The pen-and-paper algorithms for doing addition, subtraction, multiplication and long division are incredibly frustrating for the untidy. When I was in school, I remember turning lined paper on its side to help me keep my columns straight (that was the same year I had to make cut-outs out of note cards to help make sure I read one problem at a time). Yet somehow a great number of untidy students remain slavishly attached to these algorithms, using them as their only method for multiplying, even with very easy numbers.
It occurs to me that the basic algorithms we all learned for simple math are a form of early, somewhat clumsy technology: we use pencil, paper, and columns to help work around our memory limitations. Obviously, we have better technology now: the calculator built into every computer, cell phone and so on. Having students rely on one form of technology (pen and paper) is not fundamentally better than having them rely on another (calculator).
There is of course a very real drawback to both of these methods: you need to have the technology in hand to do the math. Stand a student in a department store evaluating 35% off of $40 and neither technology is very convenient. I would hope, though, that within a second or so even a student daunted by the 2-digit multiplication would know that the discount is between $12 (3*4) and $16 (4*4). It wouldn't take much to then say it must be half way between ($14).
For teachers, though, the pen-and-paper algorithms have a key advantage: they make all problems look the same and all students' work look the same. Errors in computation are relatively easy to spot and correct with these methods. They also are likely to point out (rightly) that mental math is prone to errors and impossible to revise. All of this makes algorithms better to teach.
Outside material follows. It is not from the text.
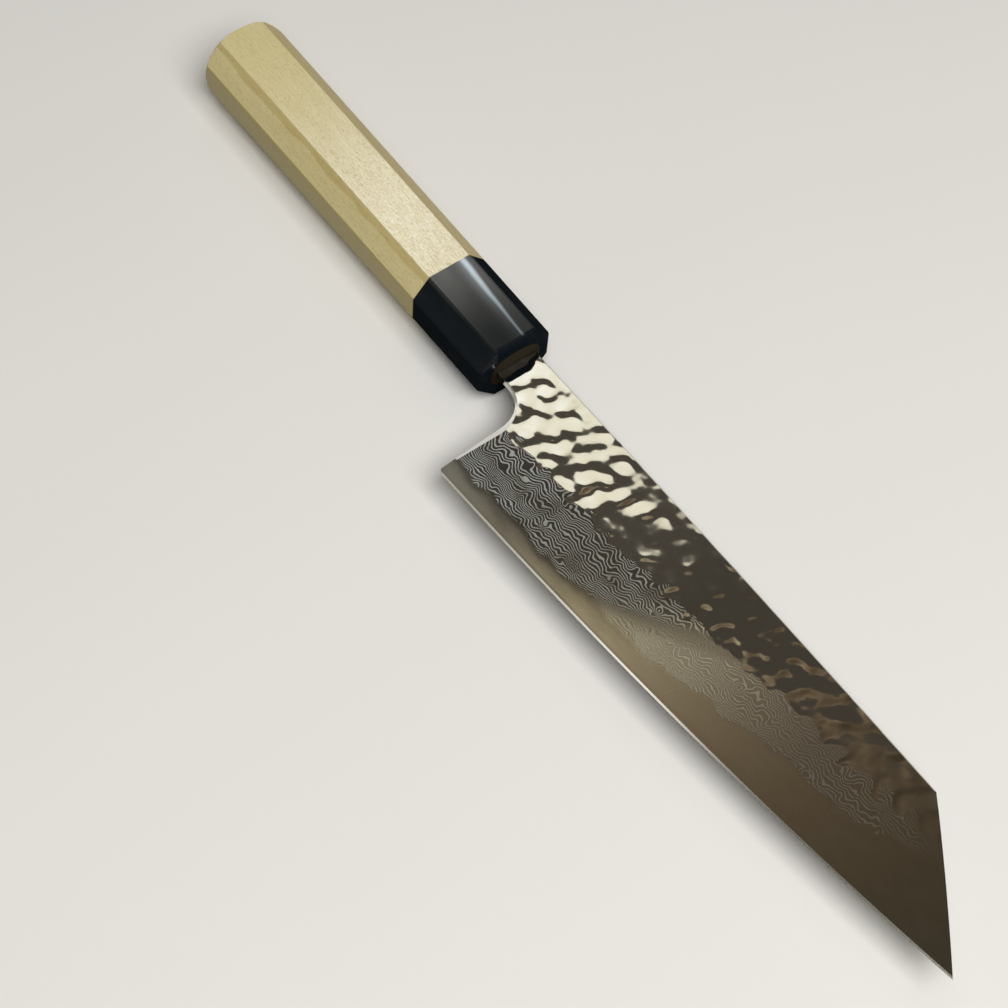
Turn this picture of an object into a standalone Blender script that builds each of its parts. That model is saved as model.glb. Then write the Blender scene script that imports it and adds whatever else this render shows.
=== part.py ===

That said, I wonder how much is sacrificed in terms of flexible thinking, real understanding of what's going on when you carry, etc., by teaching simple rote methods. Might it not be better if most teaching focused on either flexible mental math models for small numbers and estimates for all numbers (that took into account human memory limitations) or calculator-based math for precise numbers (that eliminated problems of human sloppiness). In such a world, students might learn the pen-and-paper algorithms in much the same way they learn to compute square roots using tables -- as an artifact from pre-calculator times. Most of their effort, though, would go into quickly evaluating problems like "30 * 49" (30 less than 1500, thus 1470), 491*35 (slightly less than halfway between 15k and 20k, thus a bit less than 17,500), and 48 * 48 (between 1600 and 2500, closer to 2500). Students should be able to do at least these quick estimates quickly, I'd think, as a means of having general number sense when reading an article or out and about, and as a means of checking for typos or column-os when calculating them precisely by hand or by calculator. But, I doubt that they can and I doubt that they've been asked to with anything like the frequency with which they've been asked to calculate sums on paper.
It strikes me that throughout education, decisions may be driven by these same factors, favoring work that is reproduceable with little variation across students, easily represented on paper, and possible to complete by following simple steps against work that tends to support multiple solutions and happens mostly in your head. I can think here of other "tidy" processes often enforced en masse, such as notecard systems for research, 5 paragraph structures for essays, and so on. It may be that such systems produce the most reliable results as far as work from students, but isn't our goal for results in their minds. And, if that is where our goals lie, how can we possibly measure success there?